Noch kurz vor dem 18. Juni 2019 wurde allen Mietparteien des Hauses, wie so vielen anderen Berlinerinnen, eine 15‐prozentige Mieterhöhung zugestellt. Aufgrund der dauerhaft ungeklärten und bedrückenden Lage sind die ersten Mieterinnen im August und Oktober 2019 und im Februar 2020 ausgezogen.

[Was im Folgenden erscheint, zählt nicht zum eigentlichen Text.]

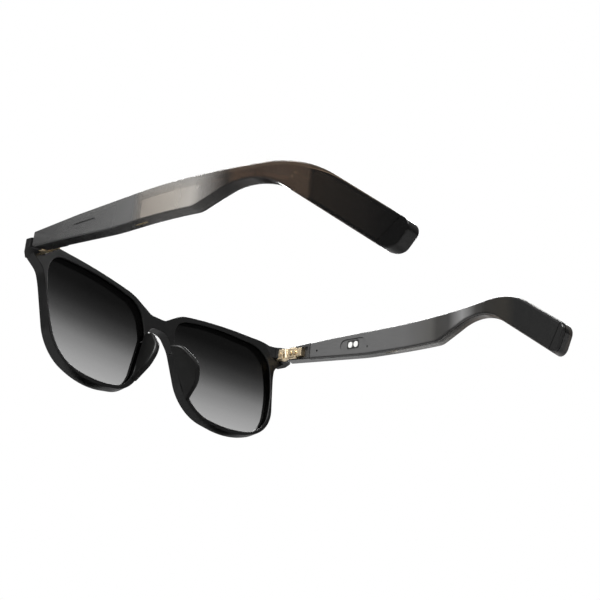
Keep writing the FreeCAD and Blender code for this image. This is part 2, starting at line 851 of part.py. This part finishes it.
def all_pieces():
    pieces = {}
    for name, shape in left_pieces().items():
        pieces[name + "_left"] = shape
        pieces[name + "_right"] = mirrored(shape)
    pieces["front_frame"] = front_frame()
    return pieces


def bottom_centre(shapes):
    """Middle of the bottom of the smallest upright box round all the shapes."""
    box = Part.makeCompound(shapes).optimalBoundingBox(False, False)
    return V(box.Center.x, box.Center.y, box.ZMin)


def export_all():
    os.makedirs("parts", exist_ok=True)
    pieces = all_pieces()
    origin = bottom_centre(list(pieces.values()))
    for name, shape in pieces.items():
        shape.translate(V(0, 0, 0) - V(0, origin.y, origin.z))
        shape.exportStep("parts/" + name + ".step")
    print("origin of the design frame, moved to the bottom centre:", origin)


export_all()
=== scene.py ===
import json
import math
import random

import bmesh
import bpy
from mathutils import Matrix, Vector
from mathutils.bvhtree import BVHTree


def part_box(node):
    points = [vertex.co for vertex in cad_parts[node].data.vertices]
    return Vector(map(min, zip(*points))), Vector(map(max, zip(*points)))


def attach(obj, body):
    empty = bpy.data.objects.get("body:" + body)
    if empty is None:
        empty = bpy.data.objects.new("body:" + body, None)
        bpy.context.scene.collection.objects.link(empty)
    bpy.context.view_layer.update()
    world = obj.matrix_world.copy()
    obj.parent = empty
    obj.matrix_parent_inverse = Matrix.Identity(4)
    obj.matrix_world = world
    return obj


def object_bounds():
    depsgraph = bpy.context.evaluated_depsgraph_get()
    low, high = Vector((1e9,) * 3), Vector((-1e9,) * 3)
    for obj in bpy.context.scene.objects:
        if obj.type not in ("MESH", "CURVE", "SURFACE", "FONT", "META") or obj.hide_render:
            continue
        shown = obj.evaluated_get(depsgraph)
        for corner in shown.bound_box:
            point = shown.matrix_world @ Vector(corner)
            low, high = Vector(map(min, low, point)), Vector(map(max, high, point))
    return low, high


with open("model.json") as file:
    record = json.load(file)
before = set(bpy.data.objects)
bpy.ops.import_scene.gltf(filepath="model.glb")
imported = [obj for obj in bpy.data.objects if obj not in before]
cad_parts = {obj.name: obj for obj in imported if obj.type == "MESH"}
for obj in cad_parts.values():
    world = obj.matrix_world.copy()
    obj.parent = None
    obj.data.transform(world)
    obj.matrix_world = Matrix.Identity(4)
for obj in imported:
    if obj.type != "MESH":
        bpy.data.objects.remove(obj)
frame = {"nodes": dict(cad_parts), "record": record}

CAD_LOW, CAD_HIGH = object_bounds()
MM = 0.001
SIDES = (("left", 1.0), ("right", -1.0))
JOINT_AT = {joint["name"]: Vector(joint["pos_m"]) for joint in frame["record"]["behaviour"]["joints"]}
HINGE = JOINT_AT["temple_left_fold"]
TEMPLE_REACH = 150.0 * MM    # tables of colours along a temple span this length behind the hinge


# ---- colours along a temple, and up a lens ----
def even(value):
    return (value, value, value)


def opaque(value):
    return (value, value, value, 1.0)


def shade(colour, share):
    return tuple(channel * share for channel in colour)


def at(distance, colour):
    """Ramp stop at a distance behind the hinge, in millimetres."""
    return (distance * MM / TEMPLE_REACH, colour)


LENS_TINT = (
    (0.0, even(0.66)),
    (0.18, even(0.57)),
    (0.36, even(0.44)),
    (0.52, even(0.25)),
    (0.68, even(0.13)),
    (0.84, even(0.07)),
)
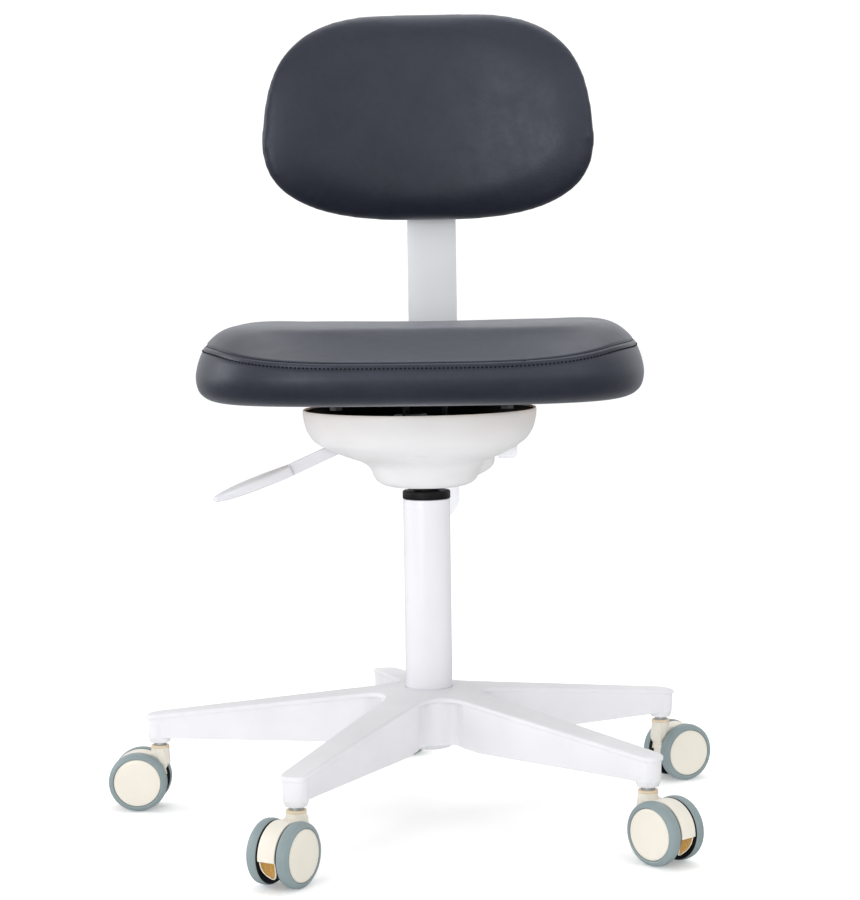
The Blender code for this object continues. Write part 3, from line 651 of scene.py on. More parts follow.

Die Hausgemeinschaft ist politisch aktiv geworden und versucht, die Situation (wo möglich) mitzugestalten. Wir wollen gemeinsam dafür eintreten, dass in Zukunft mit Wohnraum nicht mehr spekuliert werden darf. Denn es geht hier um Menschen und um die Lebensgrundlage von Menschen und nicht um gewöhnliche Handelsware.

Unserer gemeinschaftlichen Ansicht nach ist das Recht auf bezahlbares und menschenwürdiges Wohnen ein wichtiger Teil der öffentlichen Daseinsvorsorge, wie sie in der UN‐Sozialcharta (Teil II Artikel 31 ‐ Recht auf Wohnung) sowie in der Verfassung von Berlin (Art.28 Abs. 1 ‐ Recht auf angemessenen Wohnraum) beschrieben ist und darf nicht ausschließlich der bloßen Gewinnmaximierung von Kapitalinvestoren dienen, denen jegliches Interesse an unseren Kiezen und am sozialen Zusammenhalt unserer Stadt fehlt.

Seit dem Zusammenschluss der Mieter*innen‐Initiativen aus Charlottenburg‐Wilmersdorf (mieterinitiativen-chawi.de) im März 2019 sind wir aktiv als Hausgemeinschaft dabei und mittlerweile sind wir auch vernetzt mit dem Netzwerk #200Häuser.